Before and after the Daleks are visible, this episode keeps playing with the theme of life-threatening dangers one can’t see, a common menace in shows meant for a younger audience (Censors won’t let you show gruesome monster? Oh, well, FX aren’t half as scary as kids’ imaginations!)
The big Invisible Enemy bugaboo was radiation. It’s funny now seeing a 1960s Dalek Geiger Counter with “Danger” labeled in English (thanks, TARDIS), but it was no laughing matter. This was during the height of the Cold War, when the US, USSR and UK were detonating hundreds of nuclear tests, spreading fallout over large portions of the planet from Australia to the Arctic Circle, even outer space. The British public didn’t know every detail of these tests, but the Cuban Missile Crisis just one year before had very publicly brought the world to the brink of nuclear armageddon. 
So while the Doctor is being a callous bastard deciding they need to flee to the ship without Barbara, his fears are understandable to the audience. And if he is scared, the viewers know to be scared. But of course the Daleks don’t let them run, and for the remaining scenes there’s the underlying dramatic tension that every second that ticks by is killing Our Heroes. 
Also: pretty early in this episode, Ian is shot, the first time one of the regulars is seriously hurt. That was a scary moment. Theatrical as his delivery is (remember, early British TV was basically repertory theatre onscreen), I remember being shaken by his “My legs, I can’t move my legs!”
So much for the dashing action hero of early Who.

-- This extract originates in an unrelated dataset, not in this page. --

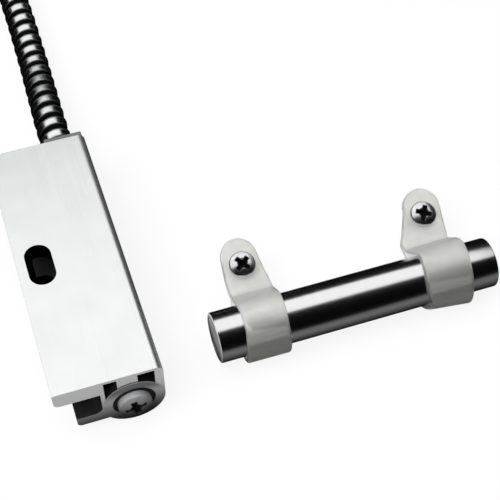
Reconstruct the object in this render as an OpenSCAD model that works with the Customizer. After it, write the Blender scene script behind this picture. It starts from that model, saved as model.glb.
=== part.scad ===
// Overhead door contact: a reed switch in an extruded aluminium housing with an armoured cable,
// and the tubular magnet that works it, held in two looped nylon clips.
// Origin: axis of the fixing slot, on the surface that both halves lie on. +Y runs along the housing
// towards its cable, +X across to the magnet and along its tube, +Z up from the surface.

/* [Switch housing] */
// Length of the extrusion
housing_len = 76; // [60:1:100]
// Overall width of the section
housing_w = 26; // [24:0.5:34]
// Height of the flat front face above the resting surface
face_h = 19; // [18:0.5:24]
// Outer radius of the switch tube in the section
tube_r = 7.6; // [7:0.1:8.2]
// Radius of the bore that holds the switch
bore_r = 5.2; // [4.8:0.1:5.6]
// Thickness of the fixing plate
plate_t = 5; // [3:0.5:6]
// Thickness of the front skin over the two cored hollows
skin_t = 0.9; // [0.6:0.1:1.5]
// Thickness of the wall on the tube's side
side_wall = 2.1; // [1.5:0.1:3]
// Thickness of the wall between the channel and the first hollow
root_wall = 1; // [0.8:0.1:1.6]
// Width of the web that ties the front skin to the tube
web_w = 4.9; // [3:0.1:6]
// How far the web stands off the tube's axis, towards the plate
web_offset = 1; // [0:0.1:1.5]
// Rounding of the long front edge on the tube's side
corner_r = 2; // [1:0.1:3]
// Rounding of the plate's lower edge
plate_edge_r = 1.5; // [0.6:0.1:1.8]
// Thickness of the rear leg
leg_t = 3.2; // [2:0.1:4]
// How far the leg's edge lies inside the plate's edge
leg_inset = 4.4; // [3:0.1:6]
// Clear height of the channel between plate and leg
channel_h = 7.6; // [6:0.1:8.5]
// Fillet at the foot of the channel
channel_fillet = 2; // [0.5:0.1:3]

/* [Fixing slot] */
// Width of the slotted hole
slot_w = 6.6; // [5:0.1:7.6]
// End-to-end length of the slotted hole
slot_len = 12.4; // [9:0.1:24]
// Distance from the plate's edge to the middle of the slot
slot_inset = 5.7; // [5.2:0.1:6.2]
// Distance from the housing's open end to the middle of the slot
slot_from_end = 37.2; // [28:0.1:48]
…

That scene of Barbara alone in the cell is brief but gets to the heart of what is really scary about traveling with the Doctor: the risk of being stranded, alone and beyond aid, on an alien world, with one’s fate in the hands of aliens. Unfortunately, she doesn’t get to do much but elicit audience sympathy, nurture, and plead for Susan’s sake (”She’s only a child!”I) in this story.
The First Doctor performs his usual morally grey first-season role: scientist, explorer, information gatherer and threat. 
Just before they discover the Geiger counter and the Daleks discover them, the Doctor makes a mistake he would never make later. Puttering around in the abandoned lab:
DOCTOR: They're intelligent, anyway. Very intelligent. IAN: Yes, but how do they use their intelligence? What form does it take? DOCTOR: Oh, as if that matters. What these instruments tell us is that we're in the midst of a very, very advanced civilised society. 
The Doctor’s first assumption is that the creators of this technology are like himself: intelligent, “civilised,” but his version of “civilised” is the kind that can kidnap inconvenient humans threatening to expose him, kill a cave man with a rock, or abandon Barbara to captivity to save his own skin. And yes, by those standards, the Daleks are civilised: Ayn Rand would think so, too. 
He’s the brains, but not the hero: once he’s learned all he can from the Daleks, interrogating them as they interrogate him, he’s knocked out of commission. Just as in part 2 of Unearthly Child, the mysterious old man known as the Doctor has left them to their own devices. Ian, Barbara and Susan are forced to improvise without him, even though they know they can’t really escape without their pilot. But in a nice bit of drama, all the adults are incapacitated. Susan gets stuck with the hero ball.
When I was a snotty teen— the same one who didn’t properly appreciate Colin Baker— I was scornful of Susan, for her head-lolling, terrorstricken run through the forest. Come on, I thought, yes the woods can be a little scary at night, but it’s just a forest! (I guess the possibility of mutants didn’t make much of an impression on me).
But now I realise that she’s the surrogate POV character for Doctor Who’s main target audience: children. She shows what it means to bear up and do her duty despite being terrified. The parents of the kids watching Doctor Who would know that lesson very well, having lived through the Blitz and WWII.  Susan shows children that it’s all right to be scared, that one can still Do The Thing. Screaming companions (not that she screams in this story) often serve that function.
Also, I now understand a little better the fear of a forest at night, since I can no longer step out my door and wander into the woods myself.
So this episode ends with her retrieving what she hopes are radiation gloves — er, drugs— from the TARDIS. Then she has to force herself away from its safety back to the forest.
And who knows when I will get to that. :P This is the rewatch that’s going to take another 40 years.